FDA approves Nuzolvence, first oral gonorrhea treatment in decades
The Food and Drug Administration approved zoliflodacin, to be marketed as Nuzolvence, as a single dose oral treatment for uncomplicated urogenital gonorrhea in adolescents and adults meeting weight criteria. The decision offers a new tool against rising drug resistance, but questions about pricing, access and equitable distribution remain.

The FDA on December 12, 2025 approved zoliflodacin, a first in class spiropyrimidinetrione antibiotic developed by Innoviva Specialty Therapeutics, for treatment of uncomplicated urogenital gonorrhea in patients aged 12 years and older who weigh at least 77 pounds. Marketed as Nuzolvence, the drug is prescribed as a single dose of granules that dissolve in water, providing the first oral alternative for this infection in decades.
Innoviva has presented the agent as active in laboratory studies against Neisseria gonorrhoeae including multidrug resistant strains. The drug was developed through a public private collaboration with the Global Antibiotic Research and Development Partnership, which led the pivotal clinical trial used for regulatory review.
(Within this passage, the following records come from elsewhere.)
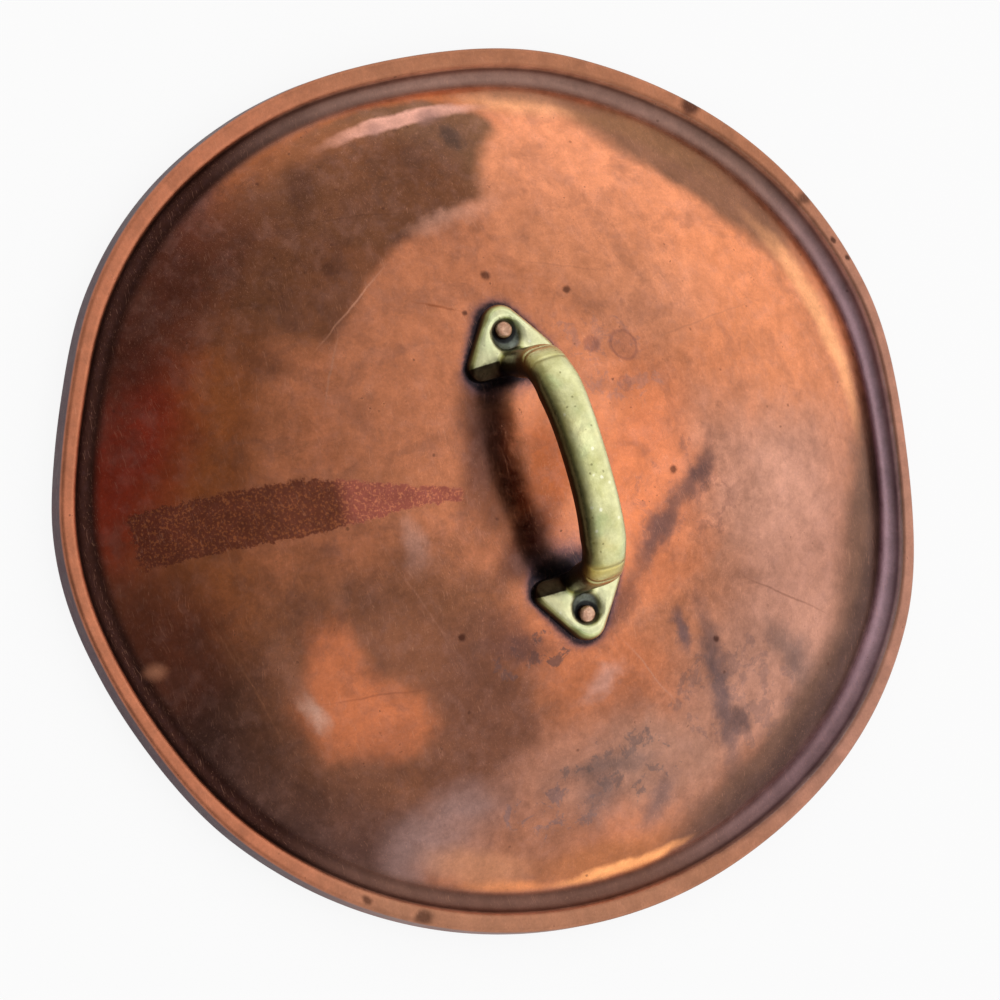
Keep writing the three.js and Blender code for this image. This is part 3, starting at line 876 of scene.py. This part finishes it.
# Painted shadow and reflection of the grip: a dark band beside and under it, with edges that keep their
# place: the same
GRIP_SHADOW_PAINT = [
    ((-26, -13), (8, 17), 71, 0.6, (82, 52, 42), 0.85),
    ((-10, -18), (6, 17), 59, 0.7, (84, 52, 42), 0.85),
    ((3, -16), (5.5, 14), 53, 0.7, (92, 56, 42), 0.8),
    ((17, -11), (6.5, 13), 43, 0.6, (84, 50, 40), 0.85),
    ((26, -8), (10, 6), 74, 0.6, (66, 46, 44), 0.8),
]
steady = board.warp(spot, 9, 4)
for row in GRIP_SHADOW_PAINT:
    tone = board.patch(tone, steady, *row)

# Haze of old tarnish: two noises turn the tone pinker and greyer in patches
haze = board.rise(board.noise(spot, 6, 8, 0.66, 0.3), 0.46, 0.66)
tone = board.lay(tone, (176, 130, 118), haze, 0.13)
haze = board.rise(board.noise(spot, 15, 8, 0.62, 0.5), 0.5, 0.6)
tone = board.lay(tone, (112, 76, 64), haze, 0.22)

# Crumbled grey flakes: inside a zone, a noise over a level that rises towards the zone's edge
FLAKES = [
    ((52, -19), (20, 9), 97, (118, 84, 76), 0.8),
    ((98, 3), (28, 13), 72, (118, 94, 88), 0.7),
    ((20, 48), (26, 20), 75, (136, 92, 80), 0.4),
    ((85, 52), (32, 22), 73, (124, 94, 88), 0.45),
    ((-111, -9), (26, 20), 76, (92, 64, 52), 0.3),
    ((-29, 38), (24, 22), 77, (160, 112, 98), 0.5),
    ((106, -20), (22, 12), 72, (126, 100, 98), 0.6),
    ((-96, -58), (30, 34), 74, (84, 52, 40), 0.3),
]
flaky = board.noise(spot, 8, 9, 0.7, 0.4)
for middle, size, lean, shade, strength in FLAKES:
    level = board.rise(board.zone(warped, middle, size, lean, 0.7), 0, 1, -0.3, 0)
    tone = board.lay(tone, shade, board.rise(board.plus(flaky, level), 0.5, 0.56), strength)

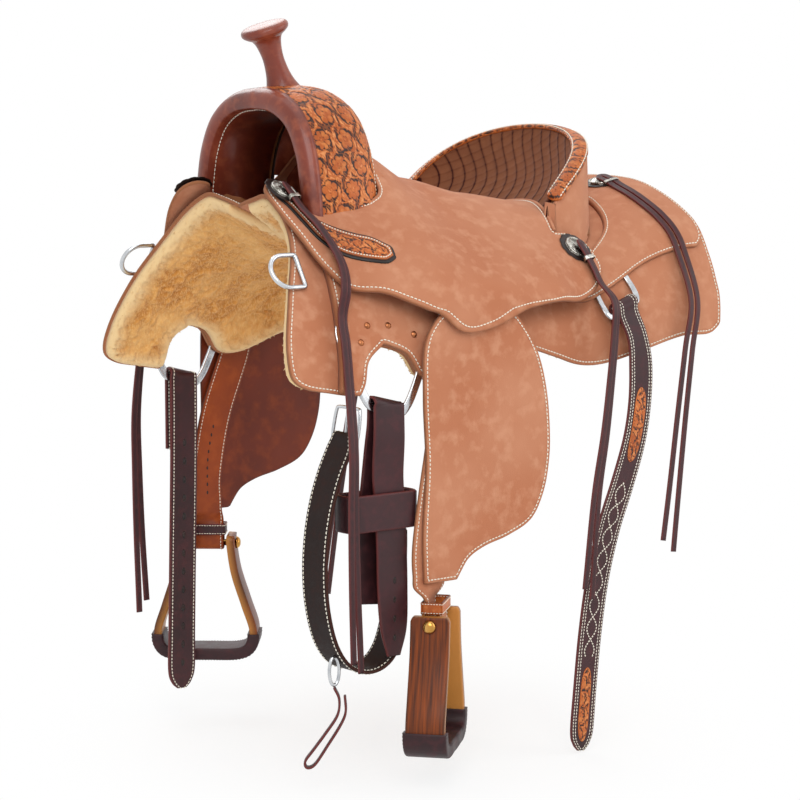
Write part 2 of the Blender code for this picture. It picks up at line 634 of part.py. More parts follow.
def cantle(heights):
    turns = [math.sin(v * math.pi / 2) * 0.5 + v * 0.5 for v in np.linspace(-0.97, 0.97, 21)]
    dish_rows = [0.0, 0.3, 0.62, 1.0]
    def dish(turn, share, deeper):
        top, out = cantle_line(turn, 0.010, 0.006)
        foot = welt_line(turn)
        place = foot + (top - foot) * share
        sag = 0.010 * math.cos(turn * math.pi / 2) * 4 * share * (1 - share)
        back = out * 0.82 + np.array([0, 0, -0.57])
        return place + back * (sag + deeper)
    rings = []
    for turn in turns:
        face = [dish(turn, s, 0.0) for s in dish_rows]
        behind = [dish(turn, s, INLAY_THICK) for s in reversed(dish_rows)]
        rings.append(face + behind)
    inlay = swept("seat_inlay", rings, "inlay")
    rings, back_rings = [], []
    for turn in turns:
        face = [dish(turn, s, INLAY_THICK + 2 * GAP) for s in reversed(dish_rows)]
        thick = 0.004 + 0.010 * math.cos(turn * math.pi / 2) ** 0.5
        rim, out = cantle_line(turn, 0.010, 0.006)
        top_back = face[0] + out * thick + np.array([0, 0, 0.0005])
        low_back = top_back + out * 0.004
        low_front = np.array(face[-1])
        low_back[2] = low_front[2] = 0.0
        rings.append([*face, low_front, low_back, top_back])
        a, b = top_back + out * 2 * GAP, low_back + out * 2 * GAP
        c, d = b + out * CANTLE_BACK_THICK, a + out * CANTLE_BACK_THICK
        back_rings.append([a, b, c, d])
    tree = swept("tree_cantle", rings, "wood")
    back = swept("cantle_back", back_rings, "roughout")
    under = draped("cantle_foot", both_sides([(0.08, 0.0), (0.08, 0.21), (0.30, 0.21), (0.30, 0.0)]),
                   -0.08, lambda x, t: BAR_THICK + GAP + 0.75 * max(abs(t) - 0.12, 0.0))
    grown = inset(both_sides(SEAT_OUTLINE + WELT_OUTLINE), -0.0009)
    seat_room = draped("seat_room", grown, -0.01, heights + 0.03)
    for thing in (inlay, tree, back):
        cut(thing, seat_room)
    for thing in (tree, inlay):
        cut(thing, under)
    housing_room = draped("housing_room", inset(both_sides(HOUSING_OUTLINE), -0.0006), -0.08, 0.06)
    cut(back, under)
    cut(back, housing_room)
    cut(tree, housing_room)
    path, sides = [], []
    for turn in turns:
        rim, out = cantle_line(turn, -0.002, 0.0)
        path.append(rim)
        sides.append(out + np.array([0, 0, -0.15]))
    rings = []
    ahead = np.gradient(np.array(path), axis=0)
    for rim, way, side in zip(path, ahead, sides):
        way = way / np.linalg.norm(way)
        side = side - way * (side @ way)
        side /= np.linalg.norm(side)
        up = np.cross(side, way)
        up = up if up[2] > 0 else -up
        ring = []
        for k in range(8):
            a = 2 * math.pi * (k + 0.5) / 8
            ring.append(rim + side * math.cos(a) * BINDING_WIDE / 2 + up * (math.sin(a) * BINDING_THICK / 2))
        rings.append(ring)
    swept("cantle_binding", rings, "tooled")


def housing():
    return draped("rear_housing", both_sides(HOUSING_OUTLINE), 0.0, HOUSING_THICK, "roughout")


def front_patch(side_name, side, heights):
    draped(f"front_patch_{side_name}", mirrored(PATCH_OUTLINE, side), heights + GAP,
           heights + GAP + PATCH_THICK, "tooled")


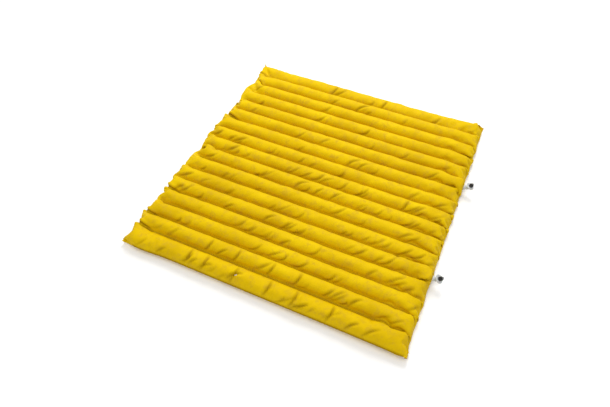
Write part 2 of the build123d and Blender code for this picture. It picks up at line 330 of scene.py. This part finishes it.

The asset traces through a licensing history that included Entasis Therapeutics, an earlier license holder now part of Innoviva Specialty Therapeutics.
Regulatory progress toward approval was public earlier this year when the company announced the FDA had accepted its new drug application on June 10, 2025. Innoviva said the approval follows that submission and positions zoliflodacin as a single dose oral option at a moment public health officials have called urgent. Several outlets noted this approval followed another licensing decision for a gonorrhea therapy within two days, underscoring an unusually active period for treatments in a disease that has seen little therapeutic innovation.
Company leaders framed the approval as a clinical and policy milestone. David Altarac, M.D., Chief Medical Officer at Innoviva Specialty Therapeutics, said the NDA acceptance “marks significant progress toward delivering health care providers with a potential new oral treatment option for uncomplicated gonorrhea, including infections caused by drug‑resistant strains,” and that Innoviva looks forward to working with the FDA and, if approved, is “committed to expediting the availability of zoliflodacin to patients in the U.S.” Pavel Raifeld, Innoviva’s chief executive, called the approval “a pivotal moment for patients and the broader healthcare community managing gonorrhea infections,” and said the company plans to make the drug “accessible and affordable for patients globally, including underserved markets,” while noting pricing will be announced later.

Public health experts welcomed an additional therapeutic option but emphasized that a pill alone will not solve structural gaps that drive sexually transmitted infection spread. Gonorrhea rates have risen in recent years and resistance has eroded the utility of older agents such as ciprofloxacin, ceftriaxone and azithromycin. Clinics that provide sexually transmitted infection services are often underfunded, and many communities face barriers to testing, treatment and partner notification that contribute to ongoing transmission, particularly among young people, people of color and low income populations.
Policy implications include the need for federal and state programs to support rapid, equitable distribution. If priced beyond the reach of safety net clinics or Medicaid programs faces limited uptake where disease burden is highest, health equity advocates warn that gains against resistant infections could be uneven. Innoviva’s public commitment to affordability and global access will be closely watched by public health agencies and advocacy groups as the company moves toward commercial launch.
With its approval, Nuzolvence adds a valuable option to clinicians’ arsenals against an evolving pathogen. The next questions for regulators, providers and communities will be how quickly the drug reaches clinics, how it is incorporated into treatment guidelines, and whether investment in testing and prevention keeps pace with this new clinical tool.